> The task
Repeat the full listing, word for word.

◆ ◆ ◆

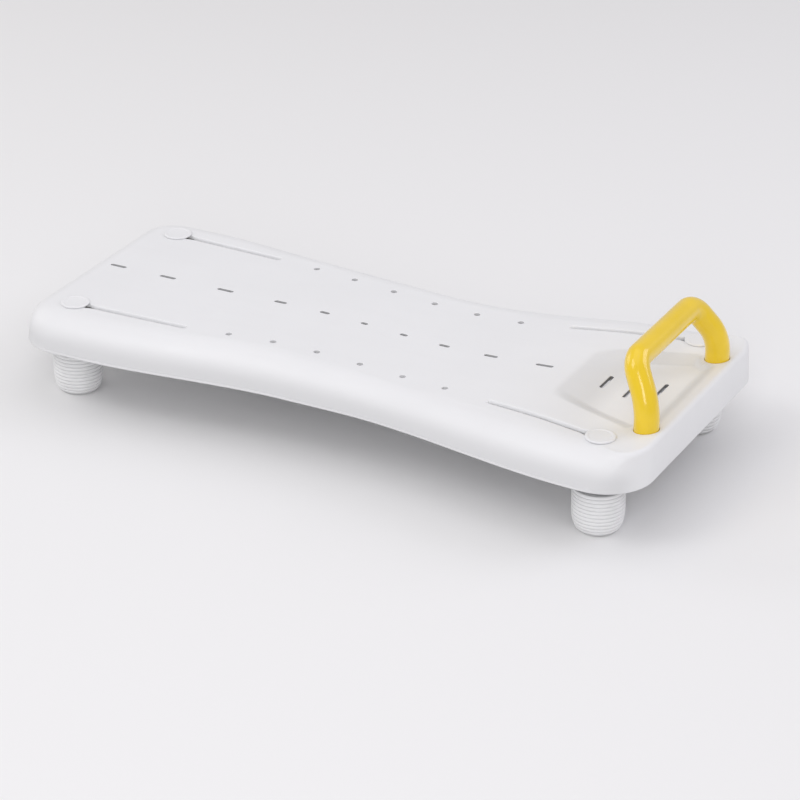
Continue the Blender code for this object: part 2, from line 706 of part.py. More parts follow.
def add_socket_cutters(collection):
    """Round sockets for the handle's legs, with a bolt hole through each shelf."""
    sockets = bmesh.new()
    holes = bmesh.new()
    for _, side in SIDES:
        place = (HALF_LENGTH - HANDLE_END_LAND, side * HANDLE_BASE_Y)
        wide = TUBE_DIAMETER + 2 * SOCKET_GAP
        add_prism(sockets, circle(place, wide, TURN_STEPS), DECK_TOP - SOCKET_DEPTH, DECK_TOP + CUT_MARGIN)
        slim = HANDLE_BOLT_DIAMETER + 2 * FIT
        low = DECK_TOP - SOCKET_DEPTH - SOCKET_SHELF - CUT_MARGIN
        add_prism(holes, circle(place, slim, SMALL_TURN_STEPS), low, DECK_TOP)
    add_cutter("handle_sockets", sockets, collection)
    add_cutter("handle_bolt_holes", holes, collection)


def build_deck(collection, material):
    """Deck: the outer body, less its ribbed hollow, its tray and its openings."""
    ribs = make_collection("deck_rib_bodies")
    cutters = make_collection("deck_cutters")
    hollow_parts = make_collection("deck_hollow")
    add_rib_bodies(ribs)
    rim = DECK_TOP - SKIRT_HEIGHT
    hollow = add_cutter("underside_hollow", lofted_deck(WALL, SKIN, rim - CUT_MARGIN, HOLLOW_STEPS),
                        hollow_parts)
    boolean_collection(hollow, ribs)

    add_cutter("tray_hollow", tray_body(0, 0), cutters)
    add_slot_cutters(cutters)
    add_channel_cutters(cutters)
    add_drain_cutters(cutters)
    add_socket_cutters(cutters)

    outside = mesh_from_bmesh("deck", lofted_deck(0, 0, rim, OUTSIDE_STEPS))
    deck = add_object("deck", outside, collection, material)
    boolean_object(deck, hollow)
    boolean_collection(deck, cutters)
    shade_round(deck.data)


# Clamps and feet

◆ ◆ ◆

> Solution to the exercise
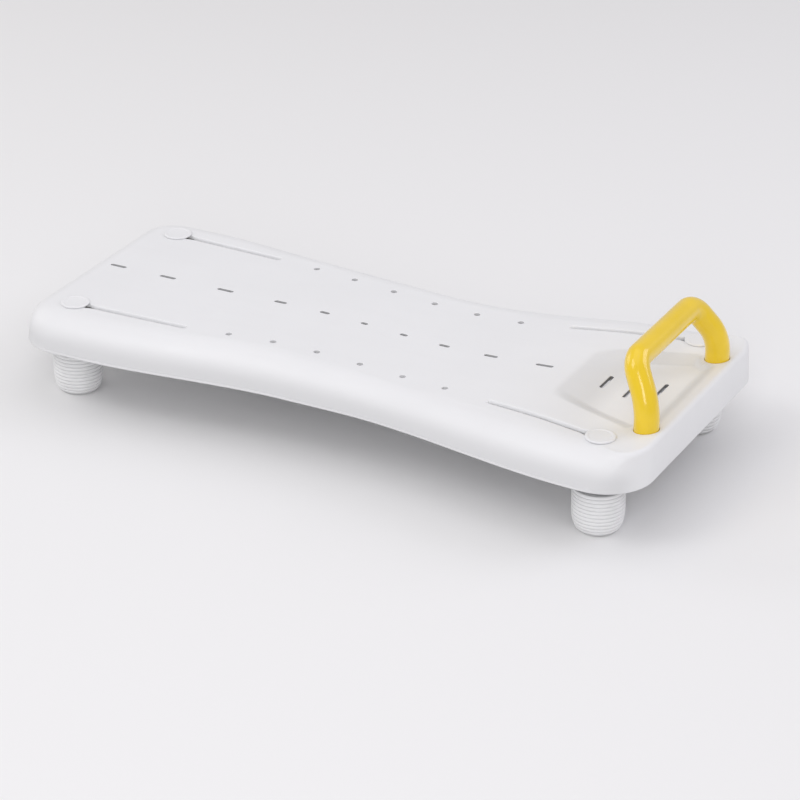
Continue the Blender code for this object: part 2, from line 706 of part.py. More parts follow.
def add_socket_cutters(collection):
    """Round sockets for the handle's legs, with a bolt hole through each shelf."""
    sockets = bmesh.new()
    holes = bmesh.new()
    for _, side in SIDES:
        place = (HALF_LENGTH - HANDLE_END_LAND, side * HANDLE_BASE_Y)
        wide = TUBE_DIAMETER + 2 * SOCKET_GAP
        add_prism(sockets, circle(place, wide, TURN_STEPS), DECK_TOP - SOCKET_DEPTH, DECK_TOP + CUT_MARGIN)
        slim = HANDLE_BOLT_DIAMETER + 2 * FIT
        low = DECK_TOP - SOCKET_DEPTH - SOCKET_SHELF - CUT_MARGIN
        add_prism(holes, circle(place, slim, SMALL_TURN_STEPS), low, DECK_TOP)
    add_cutter("handle_sockets", sockets, collection)
    add_cutter("handle_bolt_holes", holes, collection)


def build_deck(collection, material):
    """Deck: the outer body, less its ribbed hollow, its tray and its openings."""
    ribs = make_collection("deck_rib_bodies")
    cutters = make_collection("deck_cutters")
    hollow_parts = make_collection("deck_hollow")
    add_rib_bodies(ribs)
    rim = DECK_TOP - SKIRT_HEIGHT
    hollow = add_cutter("underside_hollow", lofted_deck(WALL, SKIN, rim - CUT_MARGIN, HOLLOW_STEPS),
                        hollow_parts)
    boolean_collection(hollow, ribs)

    add_cutter("tray_hollow", tray_body(0, 0), cutters)
    add_slot_cutters(cutters)
    add_channel_cutters(cutters)
    add_drain_cutters(cutters)
    add_socket_cutters(cutters)

    outside = mesh_from_bmesh("deck", lofted_deck(0, 0, rim, OUTSIDE_STEPS))
    deck = add_object("deck", outside, collection, material)
    boolean_object(deck, hollow)
    boolean_collection(deck, cutters)
    shade_round(deck.data)


# Clamps and feet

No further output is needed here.